A Polícia Federal em Juazeiro (BA), a 502 quilômetros de Salvador, quebrou sigilos telefônicos e teve acesso a arquivos de computador para traçar o roteiro do vazamento do tema de apoio à redação do Enem, no dia 7 deste mês.
Eram cerca de 10 horas (horário local) quando a professora de Remanso (BA) Marenilde de Brito Affonso, aplicadora do exame para deficientes visuais no Colégio Ruy Barbosa, abriu a remessa de caderno de provas na presença de sete fiscais.
A orientação do Inep, órgão responsável pelo Enem, era de que a conferência do material só fosse feita a cinco minutos do início do exame – às 11h55, no horário local.
A checagem das provas deveria ser registrada em ata, o que não ocorreu.
No depoimento em que admitiu o vazamento, Marenilde disse à PF que ligou para a casa de sua sogra e repassou ao marido, Eduardo Ferreira Affonso – que também é professor – o tema da redação como sendo “trabalho e escravidão”. Mas o título era de um texto de apoio, pois o tema efetivo do exame era “O trabalho na construção da dignidade humana”.
Para entender o caso
* Às 10h06, Eduardo – o pai – começou a pesquisar sobre o assunto “trabalho e escravidão” na Internet.
* Às 10h17, ele ligou para o filho Eduardo Ferreira Affonso Júnior, de 21 anos, que faria a prova em Petrolina, no sertão do São Francisco, a 769 quilômetros de Recife. Explica a Júnior sobre o vazamento do tema sem contar como soube da informação.
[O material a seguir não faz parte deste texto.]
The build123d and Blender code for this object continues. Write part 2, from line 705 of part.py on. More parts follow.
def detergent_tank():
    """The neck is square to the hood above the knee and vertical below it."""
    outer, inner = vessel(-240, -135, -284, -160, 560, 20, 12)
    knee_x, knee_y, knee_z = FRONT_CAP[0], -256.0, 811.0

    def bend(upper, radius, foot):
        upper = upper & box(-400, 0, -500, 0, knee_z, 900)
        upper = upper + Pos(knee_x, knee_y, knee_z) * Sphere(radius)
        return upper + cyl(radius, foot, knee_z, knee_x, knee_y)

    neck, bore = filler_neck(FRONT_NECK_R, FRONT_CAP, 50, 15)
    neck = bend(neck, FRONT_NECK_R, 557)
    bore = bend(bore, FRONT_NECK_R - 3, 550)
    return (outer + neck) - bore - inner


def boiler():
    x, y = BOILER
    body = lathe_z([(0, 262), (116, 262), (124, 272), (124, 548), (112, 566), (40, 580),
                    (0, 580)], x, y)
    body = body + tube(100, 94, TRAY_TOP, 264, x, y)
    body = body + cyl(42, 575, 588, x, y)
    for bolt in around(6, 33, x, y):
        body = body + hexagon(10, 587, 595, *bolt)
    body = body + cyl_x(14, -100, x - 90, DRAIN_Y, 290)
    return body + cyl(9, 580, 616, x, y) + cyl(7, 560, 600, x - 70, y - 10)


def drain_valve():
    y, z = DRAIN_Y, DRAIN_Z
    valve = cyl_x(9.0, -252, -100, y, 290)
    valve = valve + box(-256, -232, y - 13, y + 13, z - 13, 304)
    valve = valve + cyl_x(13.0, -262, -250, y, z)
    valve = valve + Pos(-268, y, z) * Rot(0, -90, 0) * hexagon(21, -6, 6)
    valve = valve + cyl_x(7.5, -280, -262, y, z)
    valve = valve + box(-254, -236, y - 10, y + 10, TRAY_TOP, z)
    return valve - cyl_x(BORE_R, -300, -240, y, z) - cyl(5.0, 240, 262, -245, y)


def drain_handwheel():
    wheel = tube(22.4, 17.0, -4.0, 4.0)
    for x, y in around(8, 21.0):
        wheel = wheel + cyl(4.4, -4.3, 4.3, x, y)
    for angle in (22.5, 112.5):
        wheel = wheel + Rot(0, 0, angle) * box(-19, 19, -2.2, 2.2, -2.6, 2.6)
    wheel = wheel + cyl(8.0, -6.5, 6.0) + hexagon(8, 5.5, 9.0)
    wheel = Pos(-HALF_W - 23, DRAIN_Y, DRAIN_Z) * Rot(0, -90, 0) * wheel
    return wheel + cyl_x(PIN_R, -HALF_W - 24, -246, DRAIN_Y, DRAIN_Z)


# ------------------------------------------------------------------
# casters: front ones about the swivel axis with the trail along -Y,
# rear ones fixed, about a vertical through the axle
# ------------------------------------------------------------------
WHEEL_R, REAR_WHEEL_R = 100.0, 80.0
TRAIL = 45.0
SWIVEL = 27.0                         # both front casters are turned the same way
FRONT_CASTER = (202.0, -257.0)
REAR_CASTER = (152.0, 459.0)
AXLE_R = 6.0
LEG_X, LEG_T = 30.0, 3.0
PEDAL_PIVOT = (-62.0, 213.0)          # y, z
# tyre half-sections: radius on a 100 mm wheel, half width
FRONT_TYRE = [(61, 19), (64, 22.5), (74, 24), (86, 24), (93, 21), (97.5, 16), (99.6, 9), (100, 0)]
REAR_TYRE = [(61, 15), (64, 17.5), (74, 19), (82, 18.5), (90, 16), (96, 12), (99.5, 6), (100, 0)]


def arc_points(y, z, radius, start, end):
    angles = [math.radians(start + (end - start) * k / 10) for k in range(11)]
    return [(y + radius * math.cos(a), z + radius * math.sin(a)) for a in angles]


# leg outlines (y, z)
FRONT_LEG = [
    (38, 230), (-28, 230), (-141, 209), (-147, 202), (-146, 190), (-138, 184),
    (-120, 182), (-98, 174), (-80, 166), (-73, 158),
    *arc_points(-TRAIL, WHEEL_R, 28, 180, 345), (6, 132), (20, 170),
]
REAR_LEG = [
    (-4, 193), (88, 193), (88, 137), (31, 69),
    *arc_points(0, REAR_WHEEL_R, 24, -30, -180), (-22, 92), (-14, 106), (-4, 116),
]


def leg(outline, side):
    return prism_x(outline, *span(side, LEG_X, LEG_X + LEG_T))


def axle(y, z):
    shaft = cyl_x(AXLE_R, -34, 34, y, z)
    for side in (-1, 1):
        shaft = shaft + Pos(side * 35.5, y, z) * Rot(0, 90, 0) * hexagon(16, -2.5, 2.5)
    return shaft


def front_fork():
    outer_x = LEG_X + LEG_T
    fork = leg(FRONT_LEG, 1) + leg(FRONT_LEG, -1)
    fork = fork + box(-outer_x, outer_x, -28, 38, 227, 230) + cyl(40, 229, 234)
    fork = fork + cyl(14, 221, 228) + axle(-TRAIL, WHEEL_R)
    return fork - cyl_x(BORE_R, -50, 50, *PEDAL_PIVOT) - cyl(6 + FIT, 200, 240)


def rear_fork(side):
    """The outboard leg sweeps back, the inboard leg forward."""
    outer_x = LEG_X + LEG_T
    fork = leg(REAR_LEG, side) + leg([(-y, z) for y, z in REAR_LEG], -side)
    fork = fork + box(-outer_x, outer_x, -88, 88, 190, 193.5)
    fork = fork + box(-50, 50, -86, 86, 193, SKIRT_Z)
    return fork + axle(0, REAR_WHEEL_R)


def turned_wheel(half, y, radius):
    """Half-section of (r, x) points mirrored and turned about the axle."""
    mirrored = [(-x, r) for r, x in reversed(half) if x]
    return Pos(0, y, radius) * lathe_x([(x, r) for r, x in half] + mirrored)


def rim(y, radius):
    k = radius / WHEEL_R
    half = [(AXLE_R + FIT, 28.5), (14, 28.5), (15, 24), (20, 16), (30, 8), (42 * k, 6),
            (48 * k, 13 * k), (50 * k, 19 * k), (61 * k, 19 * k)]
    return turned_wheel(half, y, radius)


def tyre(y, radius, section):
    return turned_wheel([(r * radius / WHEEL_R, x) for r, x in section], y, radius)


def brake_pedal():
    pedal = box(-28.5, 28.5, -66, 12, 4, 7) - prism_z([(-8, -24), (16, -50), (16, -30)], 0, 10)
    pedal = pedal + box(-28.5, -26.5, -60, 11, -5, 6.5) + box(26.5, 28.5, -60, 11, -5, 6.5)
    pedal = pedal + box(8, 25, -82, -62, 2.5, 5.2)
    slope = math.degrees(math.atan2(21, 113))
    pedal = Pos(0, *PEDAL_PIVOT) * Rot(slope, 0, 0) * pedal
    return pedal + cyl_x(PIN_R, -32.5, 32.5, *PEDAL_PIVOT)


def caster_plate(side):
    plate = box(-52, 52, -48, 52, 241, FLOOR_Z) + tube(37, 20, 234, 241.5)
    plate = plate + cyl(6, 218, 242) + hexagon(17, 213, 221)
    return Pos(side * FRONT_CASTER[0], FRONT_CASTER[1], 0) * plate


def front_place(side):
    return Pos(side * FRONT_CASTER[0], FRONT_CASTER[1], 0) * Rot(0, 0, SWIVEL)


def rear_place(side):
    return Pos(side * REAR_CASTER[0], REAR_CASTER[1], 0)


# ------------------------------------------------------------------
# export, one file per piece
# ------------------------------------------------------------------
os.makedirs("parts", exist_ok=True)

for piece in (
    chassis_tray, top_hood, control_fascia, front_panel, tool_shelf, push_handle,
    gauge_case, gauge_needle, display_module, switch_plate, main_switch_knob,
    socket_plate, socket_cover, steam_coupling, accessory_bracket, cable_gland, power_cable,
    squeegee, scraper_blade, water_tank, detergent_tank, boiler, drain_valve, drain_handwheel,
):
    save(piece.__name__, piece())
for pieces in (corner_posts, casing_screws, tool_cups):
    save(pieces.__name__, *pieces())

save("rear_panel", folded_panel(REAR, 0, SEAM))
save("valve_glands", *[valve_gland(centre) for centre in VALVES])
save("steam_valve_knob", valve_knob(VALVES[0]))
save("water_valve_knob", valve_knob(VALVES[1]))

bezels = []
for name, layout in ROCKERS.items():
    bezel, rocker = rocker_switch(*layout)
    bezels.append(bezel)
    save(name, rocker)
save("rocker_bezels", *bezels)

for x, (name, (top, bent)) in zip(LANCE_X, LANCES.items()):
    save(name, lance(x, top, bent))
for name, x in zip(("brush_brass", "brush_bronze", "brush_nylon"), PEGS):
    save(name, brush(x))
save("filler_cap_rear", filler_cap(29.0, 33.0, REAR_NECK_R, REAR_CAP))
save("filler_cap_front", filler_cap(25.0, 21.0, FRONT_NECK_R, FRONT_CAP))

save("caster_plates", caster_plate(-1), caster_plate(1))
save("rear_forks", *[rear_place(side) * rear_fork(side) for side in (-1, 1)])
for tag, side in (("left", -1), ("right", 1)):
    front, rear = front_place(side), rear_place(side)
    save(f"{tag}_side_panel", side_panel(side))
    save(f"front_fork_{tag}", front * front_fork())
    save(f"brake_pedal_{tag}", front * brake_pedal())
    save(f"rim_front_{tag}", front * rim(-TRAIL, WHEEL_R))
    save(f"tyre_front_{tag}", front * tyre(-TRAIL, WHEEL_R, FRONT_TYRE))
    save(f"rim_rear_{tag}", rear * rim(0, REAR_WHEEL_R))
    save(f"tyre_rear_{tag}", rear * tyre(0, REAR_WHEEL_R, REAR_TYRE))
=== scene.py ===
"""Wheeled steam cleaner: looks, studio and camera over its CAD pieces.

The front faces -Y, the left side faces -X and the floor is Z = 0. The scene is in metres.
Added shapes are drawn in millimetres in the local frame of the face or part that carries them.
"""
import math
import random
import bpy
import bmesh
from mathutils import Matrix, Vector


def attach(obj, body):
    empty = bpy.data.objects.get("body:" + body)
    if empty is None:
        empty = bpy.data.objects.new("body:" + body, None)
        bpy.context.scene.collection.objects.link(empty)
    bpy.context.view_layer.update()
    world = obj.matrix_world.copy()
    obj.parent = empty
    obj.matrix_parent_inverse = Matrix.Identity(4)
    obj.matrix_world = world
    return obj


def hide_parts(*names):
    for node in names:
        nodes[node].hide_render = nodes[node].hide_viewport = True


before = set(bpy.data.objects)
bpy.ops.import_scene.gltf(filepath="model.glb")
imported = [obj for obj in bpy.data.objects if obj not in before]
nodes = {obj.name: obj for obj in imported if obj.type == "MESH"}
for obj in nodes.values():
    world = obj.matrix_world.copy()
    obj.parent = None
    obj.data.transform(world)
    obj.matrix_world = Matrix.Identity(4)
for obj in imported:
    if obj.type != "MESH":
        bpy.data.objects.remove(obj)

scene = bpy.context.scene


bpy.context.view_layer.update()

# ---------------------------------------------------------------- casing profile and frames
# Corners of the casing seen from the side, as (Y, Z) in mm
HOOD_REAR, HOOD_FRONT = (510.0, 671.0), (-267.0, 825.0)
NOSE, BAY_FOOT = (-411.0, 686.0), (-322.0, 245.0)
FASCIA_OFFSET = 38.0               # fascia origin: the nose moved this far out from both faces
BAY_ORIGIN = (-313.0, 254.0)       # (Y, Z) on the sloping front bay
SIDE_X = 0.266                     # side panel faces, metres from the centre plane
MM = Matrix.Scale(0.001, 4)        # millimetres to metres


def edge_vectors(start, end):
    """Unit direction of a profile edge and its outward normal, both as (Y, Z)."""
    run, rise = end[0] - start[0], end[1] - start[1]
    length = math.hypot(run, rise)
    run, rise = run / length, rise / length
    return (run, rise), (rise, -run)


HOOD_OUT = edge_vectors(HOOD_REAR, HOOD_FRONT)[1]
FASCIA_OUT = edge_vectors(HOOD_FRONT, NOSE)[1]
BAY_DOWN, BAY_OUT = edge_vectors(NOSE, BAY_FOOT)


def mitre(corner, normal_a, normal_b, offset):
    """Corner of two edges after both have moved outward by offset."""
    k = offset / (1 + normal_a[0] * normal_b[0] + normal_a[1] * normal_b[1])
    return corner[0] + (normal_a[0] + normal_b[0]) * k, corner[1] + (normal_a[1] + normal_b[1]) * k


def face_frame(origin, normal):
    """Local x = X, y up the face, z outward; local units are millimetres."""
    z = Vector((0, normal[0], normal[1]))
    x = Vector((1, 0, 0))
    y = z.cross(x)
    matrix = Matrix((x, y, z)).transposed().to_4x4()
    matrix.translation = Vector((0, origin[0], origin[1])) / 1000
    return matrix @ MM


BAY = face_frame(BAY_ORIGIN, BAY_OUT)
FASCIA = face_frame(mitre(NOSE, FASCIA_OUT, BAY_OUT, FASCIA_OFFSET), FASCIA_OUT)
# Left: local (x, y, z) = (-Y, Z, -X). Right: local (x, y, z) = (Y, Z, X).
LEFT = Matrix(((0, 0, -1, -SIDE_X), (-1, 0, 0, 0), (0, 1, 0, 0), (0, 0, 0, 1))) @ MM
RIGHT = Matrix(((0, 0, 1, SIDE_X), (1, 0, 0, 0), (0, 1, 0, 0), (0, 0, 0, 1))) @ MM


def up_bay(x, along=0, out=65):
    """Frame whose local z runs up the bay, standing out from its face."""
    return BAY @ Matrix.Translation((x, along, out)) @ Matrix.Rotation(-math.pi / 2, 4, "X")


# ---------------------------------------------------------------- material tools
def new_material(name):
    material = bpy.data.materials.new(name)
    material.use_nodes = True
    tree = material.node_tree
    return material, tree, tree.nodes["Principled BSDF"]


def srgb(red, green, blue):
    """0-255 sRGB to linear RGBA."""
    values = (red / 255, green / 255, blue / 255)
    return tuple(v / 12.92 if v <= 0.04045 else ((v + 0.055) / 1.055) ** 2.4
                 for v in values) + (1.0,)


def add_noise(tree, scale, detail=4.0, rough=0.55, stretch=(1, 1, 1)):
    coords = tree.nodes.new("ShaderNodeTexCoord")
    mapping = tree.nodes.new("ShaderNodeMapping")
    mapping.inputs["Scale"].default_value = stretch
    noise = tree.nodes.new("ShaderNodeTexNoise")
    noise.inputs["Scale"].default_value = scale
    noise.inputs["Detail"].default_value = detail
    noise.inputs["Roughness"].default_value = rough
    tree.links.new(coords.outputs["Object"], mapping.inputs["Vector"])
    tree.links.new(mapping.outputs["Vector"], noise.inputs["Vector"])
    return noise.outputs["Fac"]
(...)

* Às 11h Júnior pediu ajuda a professores do cursinho Geo Petrolina Pré-Vestibular para desenvolver a redação, caso fosse sobre trabalho e escravidão. Ele disse aos docentes que o tema havia vazado em São Raimundo Nonato (PI) e ele havia sido informado. O boato se espalhou e outros candidatos recorreram aos professores de português Marcos Freire de Paula, Ramón Bandeira e Diego Alcântara.
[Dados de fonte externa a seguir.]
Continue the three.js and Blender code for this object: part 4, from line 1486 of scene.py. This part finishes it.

* Depois da prova, os professores deram entrevista a emissoras de rádio e televisão locais informando sobre a possibilidade de vazamento.
* A PF instaurou inquérito e, após dez dias de investigação, concluiu pela culpa do casal Marenilde e Eduardo. Eles foram indiciados por violação de sigilo funcional e podem ser punidos, em tese, com seis anos de prisão. O filho teve a prova cancelada pelo MEC.
Confirmação do vazamento
Quando houve a confirmação de que o tema citado por Eduardo tinha relação com o da prova e que um dos textos de apoio era sobre trabalho e escravidão, o professor Marcos Antonio Freire de Paula denunciou o vazamento à imprensa. A PF, então, iniciou a investigação.
“Nós tivemos a coragem de denunciar, mas quantos não tiveram?”, questiona o professor. “Não importa se um aluno ou cem foram beneficiados. O que importa é que está provado, mais uma vez, que o sistema é falho”, afirma De Paula.
A diretora do cursinho pré-vestibular Tema, Vera Lúcia Medeiros, é enfática. “Acredito piamente que houve mais casos de vazamento, por vários relatos que recebemos.”
Ela aponta um exemplo: outro estudante de Remanso, de 17 anos, que frequentou o cursinho dirigido por ela, acertou 172 das 180 questões – e gabou-se do resultado nos dias seguintes. “O desempenho dele antes da prova não indicava esse resultado” – disse ela.
Segundo o delegado Márcio Alberto Gomes, não é possível dizer se houve outros vazamentos.